Mit ihrem Stil erinnert Zeina sehr stark an Marjan Satrapi, die in der Graphic Novel "Persepolis", die von ihrer Kindheit im Iran und der islamischen Revolution erzählt.
Beide zeichnen ähnliche Ornamente und auch die Figuren - gerade die erwachsenen Frauen - scheinen optisch verwandt.
Die Ähnlichkeit sei ein großer Zufall, erklärt Zeina. Sie habe Persepolis nicht gekannt, als sie in Frankreich einen Verlag für ihren Comic suchte. Alle Verleger hätten sie dann auf die Ähnlichkeit mit Persepolis angesprochen.
Sie habe aber schon als Kind viele Comics gelesen. Es gab eine Buchhandlung in Beirut, die belgische und französische Arbeiten und auch welche vom österreichischen Zeichner Nicolas Mahler im Angebot hatte. Eigentlich kaum vorstellbar, dass dieser Laden dann ausgerechnet die mehrfach ausgezeichneten Arbeiten von Marjan Satrapis nicht im Programm hatte,... Wie auch immer.
Zeina erklärt sich die visuelle Verwandtschaft mit Satrapis vielmehr durch den französischen Zeichner David B. Dieser habe nicht nur sie sehr stark beeinflusst, sondern auch Satrapis, hat er doch das Vorwort zu Persepolis geschrieben. Im Iran oder im Libanon haben Comica keine lange Tradition und man müsse sich seine Vorbilder daher im Westen suchen. David B. hingegen holt sich seine Inspiration aus dem Arabischen, Persischen und Indischen Raum. So schließe sich der Kreis.

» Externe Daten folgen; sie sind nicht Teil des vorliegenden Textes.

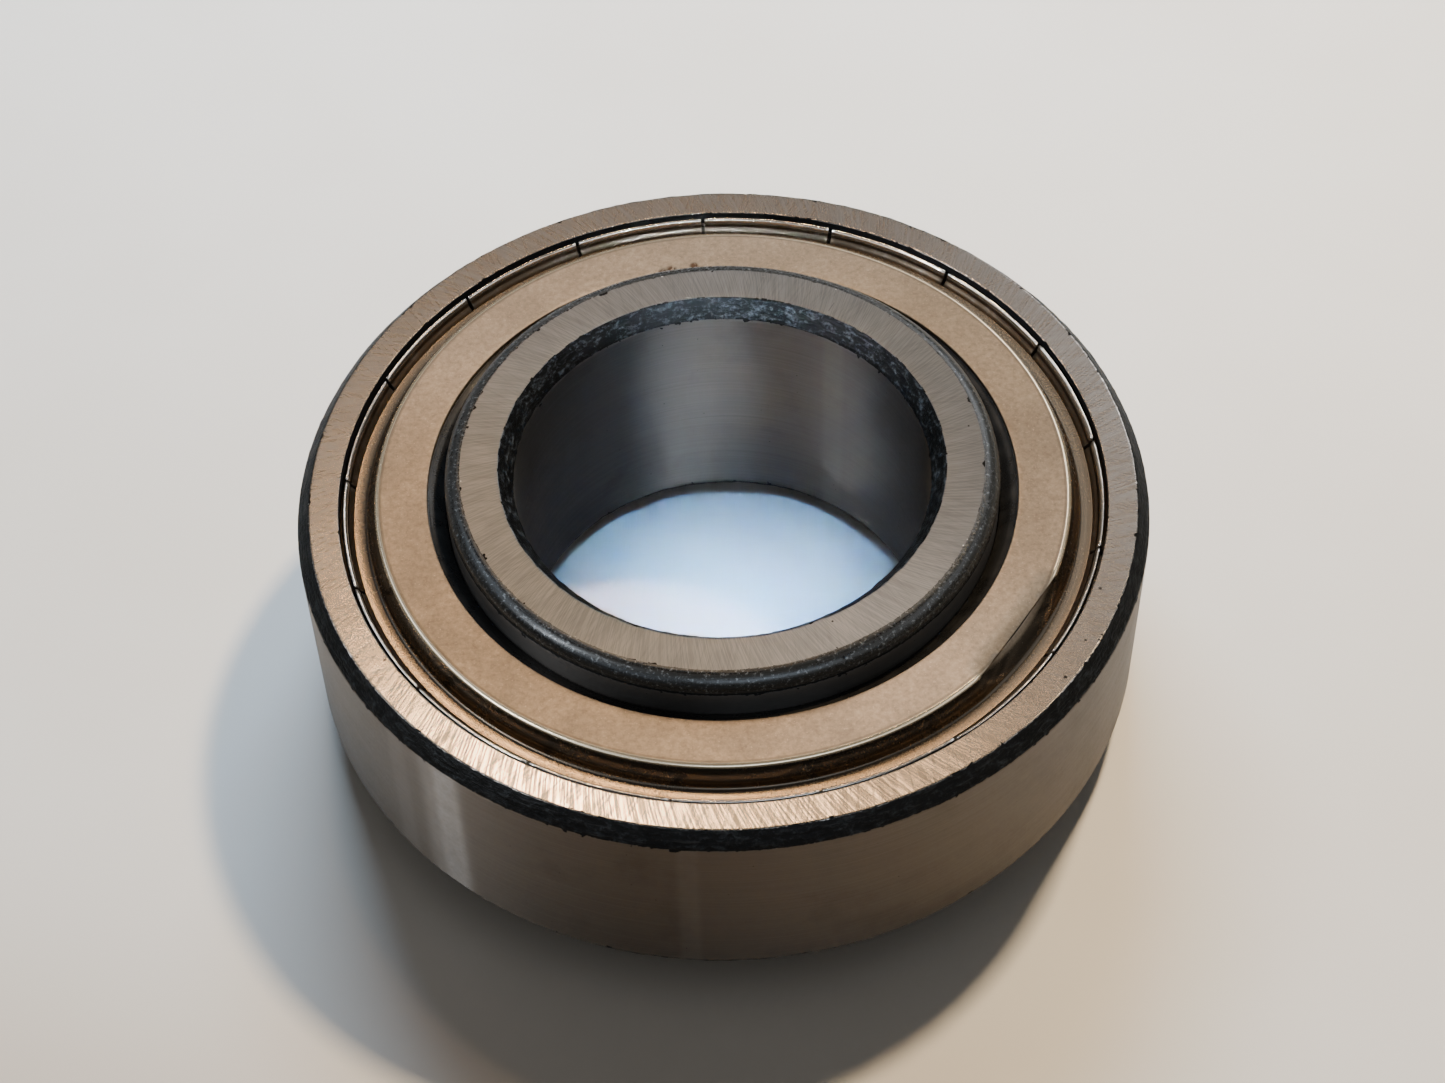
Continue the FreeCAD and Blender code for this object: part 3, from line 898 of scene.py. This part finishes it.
def light_studio():
    """A warm lamp high on the right behind, daylight from the left behind, and cards for the steel."""
    world = bpy.context.scene.world or bpy.data.worlds.new("studio")
    bpy.context.scene.world = world
    world.use_nodes = True
    background = world.node_tree.nodes["Background"]
    background.inputs["Color"].default_value = AMBIENT
    background.inputs["Strength"].default_value = AMBIENT_STRENGTH
    # for the table and the rubber
    add_light("lamp", (53, 58), 0.42, (0.035, 0.035), 2.9, WARM, "surfaces")
    add_light("daylight", (96, 42), 0.34, (0.20, 0.12), 2.0, DAY, "surfaces")
    add_light("light through the bore", (-90, 88), 0.3, (0.02, 0.02), 0.011, SKY, "surfaces", 6.0)
    # for the steel
    add_light("lamp glint", (53, 58), 0.7, (0.06, 0.06), 0.3, WARM, "reflections")
    add_light("window", (158, 42), 0.7, (0.2, 0.2), 0.25, COOL, "reflections")
    add_light("back card", (90, 40), 1.4, (0.8, 0.6), 0.52, WHITE, "reflections")
    add_light("left card", (122, 60), 1.2, (0.3, 0.3), 0.25, WHITE, "reflections")
    add_light("right card", (68, 46), 1.4, (0.4, 0.4), 0.2, WHITE, "reflections")
    add_light("right fill", (64, 36), 1.2, (0.3, 0.3), 1.7, WHITE, "reflections")
    add_light("front card", (-77, 45), 1.2, (0.8, 0.4), 3.0, COOL, "reflections")
    add_light("front left card", (-138, 32), 1.6, (1.2, 0.6), 2.4, COOL, "reflections")
    add_light("front right card", (-38, 32), 1.6, (1.2, 0.6), 1.6, WHITE, "reflections")
    add_light("right wall", (5, 42), 1.4, (0.9, 0.6), 2.2, WHITE, "reflections")
    add_light("left wall", (175, 42), 1.4, (0.9, 0.6), 2.0, COOL, "reflections")
    add_light("side strip", (-160, 42), 1.2, (0.05, 0.5), 5.0, WHITE, "reflections")
    add_light("glare", (99, 58), 1.2, (0.08, 0.05), 2.2, AMBER, "reflections")
    add_light("glare right", (86, 58), 1.2, (0.08, 0.05), 0.4, AMBER, "reflections")
    # narrow beams over the near rim, for the bore's wall alone
    narrow = (0.025, 0.025)
    for turn in range(-96, -59, 9):
        add_light(f"beam {turn}", (turn, 40), 0.6, narrow, 0.0009, COOL, "reflections", 2.0, (0, 19, 4))
    add_light("side beam", (-160, 40), 0.6, narrow, 0.0012, WHITE, "reflections", 2.0, (11, 16, 4))


# degrees, metres and millimetres of focal length
CAMERA_ELEVATION = 49.794
CAMERA_DISTANCE = 0.27020
CAMERA_ROLL = 1.518
CAMERA_TILT = 1.162
CAMERA_LENS = 71.73


def place_camera():
    """Look down at the middle of the outer ring's upper face, with a slight roll and tilt."""
    rise = math.radians(CAMERA_ELEVATION)
    right = Vector((1, 0, 0))
    up = Vector((0, math.sin(rise), math.cos(rise)))
    back = Vector((0, -math.cos(rise), math.sin(rise)))
    turn = (
        Matrix.Rotation(math.radians(CAMERA_TILT), 3, "X")
        @ Matrix.Rotation(math.radians(CAMERA_ROLL), 3, "Z")
        @ Matrix((right, up, back))
    )
    data = bpy.data.cameras.new("camera")
    data.lens = CAMERA_LENS
    data.sensor_width = 36.0
    data.sensor_fit = "HORIZONTAL"
    data.clip_start = 0.01
    camera = bpy.data.objects.new("camera", data)
    target = Vector((0, 0, OUTER_FACE * MM))
    stand = Matrix.Translation(target + CAMERA_DISTANCE * back)
    camera.matrix_world = stand @ turn.transposed().to_4x4()
    bpy.context.scene.collection.objects.link(camera)
    bpy.context.scene.camera = camera


# ---------------------------------------------------------------- build

place_camera()
light_studio()
make_table()
make_outer_ring([
    ground_face_steel(
        "ground outer face", REBATE_R, FACE_EDGE_R,
        level=0.36, warmth=0.06, smoothness=0.17, contrast=1.0, stretch=0.0, marks=outer_face_marks,
    ),
    ground_round_steel(
        "ground outside",
        level=0.125, warmth=0.14, edge=CHAMFER_FOOT, smoothness=0.42, painted_streaks=outside_painted_streaks,
    ),
    heat_scale("furnace scale", speckle=0.25),
])
make_inner_ring([
    ground_face_steel(
        "ground inner face", BORE_MOUTH_R, LAND_R - CORNER_R,
        level=0.225, warmth=-0.08, smoothness=0.40, contrast=0.5, stretch=0.6, marks=inner_face_marks,
    ),
    ground_round_steel(
        "ground bore",
        level=0.15, warmth=0.04, edge=BORE_CHAMFER_FOOT, smoothness=0.38, painted_streaks=bore_painted_streak,
    ),
    heat_scale("blued bore scale", speckle=1.0),
    turned_corner("turned blued corner"),
])
sheet_steel = pressed_sheet("satin pressed sheet")
rim_steel = burnished_rim("burnished rim")
rubber = oiled_rubber("oiled black rubber")
for side in ("upper", "lower"):
    make_shield(side, sheet_steel)
    make_rim(side, rim_steel)
    make_seal_lip(side, rubber)
finish_cad_nodes()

Es gibt eine französische Schulversion von "Das Spiel der Schwalben". Mit dieser würden wenigstens einige Kinder an den Krieg erinnert. Denn nach wie vor gäbe es keine Aufarbeitung, nicht einmal genaue Zahlen von Opfern oder Vermissten würden existieren, von Denkmälern ganz zu schweigen
Mit Zeina Abirached kommt jedenfalls eine interessante neue Geschichtenerzählerin in die deutschsprachige Comiclandschaft.